It should have come as no surprise to MacLaren:Lintas President Marty Rothstein that the toughest part about arranging retirement plans for Audrey Wilson was getting her to actually retire.
Wilson is finding it hard to break a 50-year habit.
After five decades with the agency, latterly heading the payroll department, the woman who is described by her colleagues as the most caring and conscientious person they have ever known, is interested in at least doing some part-time work.
The idea of not working does not seem conceivable to her.
Achievement
Fifty years with any company is achievement in itself, but in the speedy advertising business, famous for revolving its people through spinning doors, half a century in one place is – except for Wilson – unthinkable.
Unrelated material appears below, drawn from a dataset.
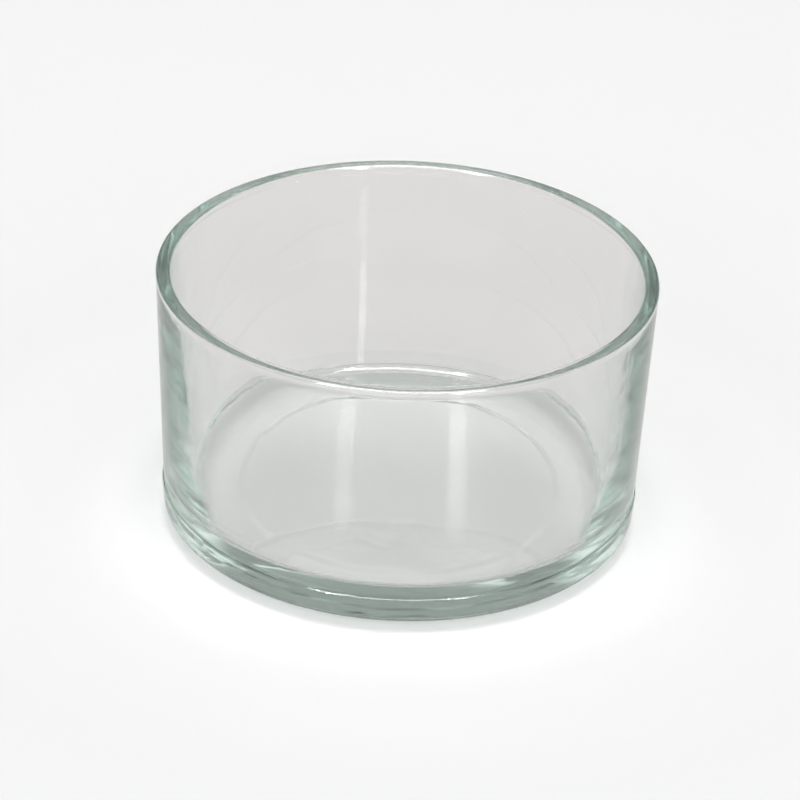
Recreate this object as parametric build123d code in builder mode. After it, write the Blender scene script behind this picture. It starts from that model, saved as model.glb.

She graduated from high school in North Toronto.
Her mother, who used to be the switchboard operator at Toronto ad agency Norris-Patterson, happened to meet someone from the Norris agency one day on Yonge Street and learned that an opening was coming up for relief switchboard and help in the mailroom.
She told her daughter about the job, and Wilson started in June 1941.
A year later, MacLaren Advertising, established in 1926 as the Canadian arm of Campbell-Ewald, bought the Norris agency and Wilson moved over to help on the switchboard there, eventually becoming switchboard supervisor.
She married her high school sweetheart after he returned from the war, but they had no children.
‘So I decided to make working my career,’ Wilson says.
In 1965 she moved to the payroll department and has been there ever since.
Special attention
It is perfectly in character for Wilson to seem almost surprised that her 50-year stint at MacLaren would warrant special attention, almost as though it should be the norm rather than the aberration.
She does not want to talk about herself, but instead talks about how great the agency has been to her.
She talks about the people. She remembers Jack MacLaren as a ‘wonderful, family-oriented, quiet man.
‘If he ever saw someone getting off on the MacLaren floor that he didn’t know, he would ask his secretary to find out who it was,’ Wilson says. ‘He spoke to everyone in the agency.’
Rothstein describes Wilson as ‘one of those people who is absolutely and totally devoted to the service of others.’